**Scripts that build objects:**
begin

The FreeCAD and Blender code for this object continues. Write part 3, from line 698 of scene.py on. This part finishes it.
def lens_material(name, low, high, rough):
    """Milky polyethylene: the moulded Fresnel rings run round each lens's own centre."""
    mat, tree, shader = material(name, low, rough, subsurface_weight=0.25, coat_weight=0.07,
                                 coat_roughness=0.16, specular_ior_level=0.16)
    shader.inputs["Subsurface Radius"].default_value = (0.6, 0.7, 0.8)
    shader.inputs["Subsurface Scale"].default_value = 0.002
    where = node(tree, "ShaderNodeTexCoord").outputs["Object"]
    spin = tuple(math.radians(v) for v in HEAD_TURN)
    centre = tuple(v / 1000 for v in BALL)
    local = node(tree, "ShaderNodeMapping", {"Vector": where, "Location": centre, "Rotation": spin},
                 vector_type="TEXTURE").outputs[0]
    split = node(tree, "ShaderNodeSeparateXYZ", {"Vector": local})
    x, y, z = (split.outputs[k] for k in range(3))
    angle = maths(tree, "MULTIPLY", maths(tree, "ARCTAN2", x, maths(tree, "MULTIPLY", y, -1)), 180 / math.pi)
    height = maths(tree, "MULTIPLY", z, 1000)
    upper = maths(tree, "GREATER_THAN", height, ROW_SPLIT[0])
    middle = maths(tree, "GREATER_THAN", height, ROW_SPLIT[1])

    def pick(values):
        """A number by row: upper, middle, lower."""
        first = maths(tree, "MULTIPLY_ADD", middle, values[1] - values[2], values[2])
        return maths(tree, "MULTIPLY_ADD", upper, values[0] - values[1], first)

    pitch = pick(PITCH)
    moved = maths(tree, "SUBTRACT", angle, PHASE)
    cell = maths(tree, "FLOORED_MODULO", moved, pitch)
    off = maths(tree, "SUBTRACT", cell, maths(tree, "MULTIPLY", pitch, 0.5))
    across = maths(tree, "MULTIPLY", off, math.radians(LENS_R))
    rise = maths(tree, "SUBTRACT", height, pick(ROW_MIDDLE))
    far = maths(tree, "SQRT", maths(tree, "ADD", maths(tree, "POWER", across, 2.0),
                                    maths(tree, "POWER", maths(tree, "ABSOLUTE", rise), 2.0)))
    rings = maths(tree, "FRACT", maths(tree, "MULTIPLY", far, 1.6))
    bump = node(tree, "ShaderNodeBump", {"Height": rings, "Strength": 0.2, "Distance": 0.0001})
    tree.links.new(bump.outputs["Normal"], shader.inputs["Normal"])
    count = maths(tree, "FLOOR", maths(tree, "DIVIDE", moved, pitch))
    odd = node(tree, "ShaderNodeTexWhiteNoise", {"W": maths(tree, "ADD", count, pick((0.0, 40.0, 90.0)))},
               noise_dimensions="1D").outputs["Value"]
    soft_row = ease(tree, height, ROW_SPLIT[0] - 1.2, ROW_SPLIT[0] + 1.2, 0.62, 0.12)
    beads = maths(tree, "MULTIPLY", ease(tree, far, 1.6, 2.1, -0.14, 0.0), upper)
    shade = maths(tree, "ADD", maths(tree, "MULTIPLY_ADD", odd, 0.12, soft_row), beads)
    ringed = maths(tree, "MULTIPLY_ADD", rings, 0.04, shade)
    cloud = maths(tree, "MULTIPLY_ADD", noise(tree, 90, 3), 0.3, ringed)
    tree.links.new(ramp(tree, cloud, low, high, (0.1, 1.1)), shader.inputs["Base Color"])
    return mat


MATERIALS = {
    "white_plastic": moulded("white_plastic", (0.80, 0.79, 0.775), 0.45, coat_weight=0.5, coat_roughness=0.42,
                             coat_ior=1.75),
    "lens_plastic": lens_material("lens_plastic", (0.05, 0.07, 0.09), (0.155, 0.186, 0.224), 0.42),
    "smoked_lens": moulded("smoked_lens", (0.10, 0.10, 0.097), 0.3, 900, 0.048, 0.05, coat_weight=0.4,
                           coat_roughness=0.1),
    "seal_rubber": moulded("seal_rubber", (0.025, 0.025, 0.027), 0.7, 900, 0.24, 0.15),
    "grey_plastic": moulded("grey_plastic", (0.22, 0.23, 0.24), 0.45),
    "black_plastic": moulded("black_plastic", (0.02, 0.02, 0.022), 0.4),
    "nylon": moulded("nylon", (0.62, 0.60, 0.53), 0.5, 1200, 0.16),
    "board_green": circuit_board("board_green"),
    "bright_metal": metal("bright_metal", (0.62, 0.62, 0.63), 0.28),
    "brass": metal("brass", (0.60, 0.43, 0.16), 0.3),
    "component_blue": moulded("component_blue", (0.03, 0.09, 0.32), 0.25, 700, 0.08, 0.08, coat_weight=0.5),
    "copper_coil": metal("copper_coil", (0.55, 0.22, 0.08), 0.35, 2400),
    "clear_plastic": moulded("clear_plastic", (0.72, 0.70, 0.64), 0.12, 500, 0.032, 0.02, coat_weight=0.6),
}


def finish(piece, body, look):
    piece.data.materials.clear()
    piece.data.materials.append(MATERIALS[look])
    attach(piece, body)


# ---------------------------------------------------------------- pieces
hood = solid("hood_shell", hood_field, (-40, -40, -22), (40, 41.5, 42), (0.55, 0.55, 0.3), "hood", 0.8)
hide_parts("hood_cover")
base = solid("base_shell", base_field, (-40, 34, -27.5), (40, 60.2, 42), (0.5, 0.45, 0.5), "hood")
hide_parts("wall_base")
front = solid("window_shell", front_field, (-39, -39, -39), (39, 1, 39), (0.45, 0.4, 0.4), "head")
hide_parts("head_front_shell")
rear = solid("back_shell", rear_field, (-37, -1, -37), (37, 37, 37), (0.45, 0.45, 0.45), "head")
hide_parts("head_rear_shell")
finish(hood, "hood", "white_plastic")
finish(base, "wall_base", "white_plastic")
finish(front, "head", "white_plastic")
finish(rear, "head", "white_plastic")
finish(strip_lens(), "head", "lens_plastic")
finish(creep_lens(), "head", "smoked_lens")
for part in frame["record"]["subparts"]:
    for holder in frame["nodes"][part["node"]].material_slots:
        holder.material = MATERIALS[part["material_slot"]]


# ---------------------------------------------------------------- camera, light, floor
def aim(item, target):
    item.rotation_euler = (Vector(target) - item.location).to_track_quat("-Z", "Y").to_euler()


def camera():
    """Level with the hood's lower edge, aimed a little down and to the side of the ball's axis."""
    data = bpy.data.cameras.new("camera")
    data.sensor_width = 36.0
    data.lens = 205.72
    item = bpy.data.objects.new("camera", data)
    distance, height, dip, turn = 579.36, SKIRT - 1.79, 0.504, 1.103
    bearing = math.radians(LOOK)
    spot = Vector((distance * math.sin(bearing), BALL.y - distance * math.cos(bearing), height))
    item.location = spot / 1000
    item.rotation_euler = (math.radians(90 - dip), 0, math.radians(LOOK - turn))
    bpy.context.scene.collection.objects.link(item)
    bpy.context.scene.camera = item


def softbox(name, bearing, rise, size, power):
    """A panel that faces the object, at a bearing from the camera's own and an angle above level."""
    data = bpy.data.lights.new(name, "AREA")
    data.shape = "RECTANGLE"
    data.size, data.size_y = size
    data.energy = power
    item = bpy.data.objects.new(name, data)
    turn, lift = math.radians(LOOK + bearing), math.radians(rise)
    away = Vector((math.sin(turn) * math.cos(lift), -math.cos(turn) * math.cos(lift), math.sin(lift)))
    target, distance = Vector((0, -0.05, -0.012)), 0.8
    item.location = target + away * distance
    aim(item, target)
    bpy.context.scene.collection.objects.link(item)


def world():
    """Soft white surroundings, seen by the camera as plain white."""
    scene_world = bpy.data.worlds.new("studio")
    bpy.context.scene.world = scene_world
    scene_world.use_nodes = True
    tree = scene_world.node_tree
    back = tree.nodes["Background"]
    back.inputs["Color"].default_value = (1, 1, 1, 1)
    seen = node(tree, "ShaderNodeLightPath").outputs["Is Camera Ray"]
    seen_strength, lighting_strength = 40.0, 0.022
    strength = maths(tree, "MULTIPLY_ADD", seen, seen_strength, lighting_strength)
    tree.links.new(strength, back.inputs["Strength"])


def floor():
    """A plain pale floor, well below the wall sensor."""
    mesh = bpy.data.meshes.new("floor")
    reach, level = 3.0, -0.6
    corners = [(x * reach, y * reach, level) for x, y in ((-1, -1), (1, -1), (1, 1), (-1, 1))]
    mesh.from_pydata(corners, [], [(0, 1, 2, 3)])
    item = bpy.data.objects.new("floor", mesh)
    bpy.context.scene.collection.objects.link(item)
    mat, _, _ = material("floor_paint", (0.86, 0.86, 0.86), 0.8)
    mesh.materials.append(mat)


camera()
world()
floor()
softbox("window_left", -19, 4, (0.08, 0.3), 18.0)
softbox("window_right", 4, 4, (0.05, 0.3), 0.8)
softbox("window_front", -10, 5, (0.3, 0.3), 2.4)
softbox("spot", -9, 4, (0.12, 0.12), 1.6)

end
begin

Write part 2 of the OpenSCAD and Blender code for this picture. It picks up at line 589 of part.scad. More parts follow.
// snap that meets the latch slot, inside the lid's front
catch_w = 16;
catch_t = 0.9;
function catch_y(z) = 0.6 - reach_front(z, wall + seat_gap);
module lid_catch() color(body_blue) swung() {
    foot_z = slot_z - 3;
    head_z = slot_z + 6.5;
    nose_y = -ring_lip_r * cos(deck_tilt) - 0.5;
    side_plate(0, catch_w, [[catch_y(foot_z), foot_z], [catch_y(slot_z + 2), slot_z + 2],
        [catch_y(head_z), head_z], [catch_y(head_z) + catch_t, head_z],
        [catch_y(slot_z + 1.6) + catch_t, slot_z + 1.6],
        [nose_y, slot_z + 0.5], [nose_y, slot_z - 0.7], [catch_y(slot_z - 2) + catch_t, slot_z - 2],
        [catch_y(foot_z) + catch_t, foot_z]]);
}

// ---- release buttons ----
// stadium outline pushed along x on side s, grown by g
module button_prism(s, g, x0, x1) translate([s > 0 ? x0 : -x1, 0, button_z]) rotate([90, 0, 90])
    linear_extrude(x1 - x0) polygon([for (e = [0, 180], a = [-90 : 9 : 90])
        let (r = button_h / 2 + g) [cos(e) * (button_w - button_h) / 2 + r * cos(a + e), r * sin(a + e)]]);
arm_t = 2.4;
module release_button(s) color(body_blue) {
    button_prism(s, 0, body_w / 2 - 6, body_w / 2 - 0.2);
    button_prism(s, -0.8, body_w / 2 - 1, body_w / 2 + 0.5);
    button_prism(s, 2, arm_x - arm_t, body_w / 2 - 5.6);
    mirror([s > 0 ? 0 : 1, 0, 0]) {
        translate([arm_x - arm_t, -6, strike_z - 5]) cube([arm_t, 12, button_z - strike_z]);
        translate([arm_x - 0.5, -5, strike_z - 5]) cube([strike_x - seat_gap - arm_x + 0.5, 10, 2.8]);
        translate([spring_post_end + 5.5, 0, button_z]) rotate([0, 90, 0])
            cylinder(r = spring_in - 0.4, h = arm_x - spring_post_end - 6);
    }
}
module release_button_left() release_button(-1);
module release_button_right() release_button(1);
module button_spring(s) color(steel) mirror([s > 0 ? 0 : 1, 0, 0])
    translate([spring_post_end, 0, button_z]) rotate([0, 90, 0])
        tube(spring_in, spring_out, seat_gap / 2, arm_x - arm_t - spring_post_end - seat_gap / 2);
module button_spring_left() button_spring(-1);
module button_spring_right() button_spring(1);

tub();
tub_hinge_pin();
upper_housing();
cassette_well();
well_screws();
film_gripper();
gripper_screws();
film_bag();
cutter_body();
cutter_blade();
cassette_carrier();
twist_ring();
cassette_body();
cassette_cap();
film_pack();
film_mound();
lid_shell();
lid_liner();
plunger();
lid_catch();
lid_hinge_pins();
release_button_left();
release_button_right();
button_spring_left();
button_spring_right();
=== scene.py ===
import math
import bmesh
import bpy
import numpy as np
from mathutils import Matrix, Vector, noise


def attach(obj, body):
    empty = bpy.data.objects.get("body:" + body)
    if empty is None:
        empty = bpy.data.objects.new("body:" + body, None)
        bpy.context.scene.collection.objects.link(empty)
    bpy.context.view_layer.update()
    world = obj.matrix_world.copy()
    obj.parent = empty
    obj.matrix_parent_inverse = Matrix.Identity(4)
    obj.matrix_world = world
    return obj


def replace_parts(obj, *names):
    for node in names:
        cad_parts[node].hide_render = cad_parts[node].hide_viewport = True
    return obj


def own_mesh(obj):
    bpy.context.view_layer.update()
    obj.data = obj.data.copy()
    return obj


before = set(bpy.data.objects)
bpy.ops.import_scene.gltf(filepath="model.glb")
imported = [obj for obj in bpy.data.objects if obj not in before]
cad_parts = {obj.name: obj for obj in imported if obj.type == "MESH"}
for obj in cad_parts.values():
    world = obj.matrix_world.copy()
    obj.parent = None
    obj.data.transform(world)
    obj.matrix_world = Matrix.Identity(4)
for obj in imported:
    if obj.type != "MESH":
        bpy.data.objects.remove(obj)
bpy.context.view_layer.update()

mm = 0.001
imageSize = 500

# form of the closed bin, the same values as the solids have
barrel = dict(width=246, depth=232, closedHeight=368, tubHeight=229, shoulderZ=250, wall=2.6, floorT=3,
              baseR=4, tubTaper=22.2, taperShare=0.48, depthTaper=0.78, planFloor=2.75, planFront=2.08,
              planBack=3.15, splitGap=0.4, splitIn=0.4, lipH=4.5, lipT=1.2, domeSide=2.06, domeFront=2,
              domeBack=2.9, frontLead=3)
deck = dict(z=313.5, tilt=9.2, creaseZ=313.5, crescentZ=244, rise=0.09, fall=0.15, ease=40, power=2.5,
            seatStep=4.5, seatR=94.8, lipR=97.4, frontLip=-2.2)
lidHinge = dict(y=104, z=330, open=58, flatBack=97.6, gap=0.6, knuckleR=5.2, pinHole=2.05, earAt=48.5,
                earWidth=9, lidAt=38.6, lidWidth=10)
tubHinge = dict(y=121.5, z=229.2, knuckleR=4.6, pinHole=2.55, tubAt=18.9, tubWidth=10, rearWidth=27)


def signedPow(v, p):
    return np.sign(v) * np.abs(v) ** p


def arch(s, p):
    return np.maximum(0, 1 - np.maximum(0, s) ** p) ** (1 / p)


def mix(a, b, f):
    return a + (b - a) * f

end

**THE EXERCISE:** Start with the line that contains "twist_ring();" and end with the line that contains "imported = [obj"; give those lines again exactly, and no others.

**RESPONSE TO THE TASK:**
twist_ring();
cassette_body();
cassette_cap();
film_pack();
film_mound();
lid_shell();
lid_liner();
plunger();
lid_catch();
lid_hinge_pins();
release_button_left();
release_button_right();
button_spring_left();
button_spring_right();
=== scene.py ===
import math
import bmesh
import bpy
import numpy as np
from mathutils import Matrix, Vector, noise


def attach(obj, body):
    empty = bpy.data.objects.get("body:" + body)
    if empty is None:
        empty = bpy.data.objects.new("body:" + body, None)
        bpy.context.scene.collection.objects.link(empty)
    bpy.context.view_layer.update()
    world = obj.matrix_world.copy()
    obj.parent = empty
    obj.matrix_parent_inverse = Matrix.Identity(4)
    obj.matrix_world = world
    return obj


def replace_parts(obj, *names):
    for node in names:
        cad_parts[node].hide_render = cad_parts[node].hide_viewport = True
    return obj


def own_mesh(obj):
    bpy.context.view_layer.update()
    obj.data = obj.data.copy()
    return obj


before = set(bpy.data.objects)
bpy.ops.import_scene.gltf(filepath="model.glb")
imported = [obj for obj in bpy.data.objects if obj not in before]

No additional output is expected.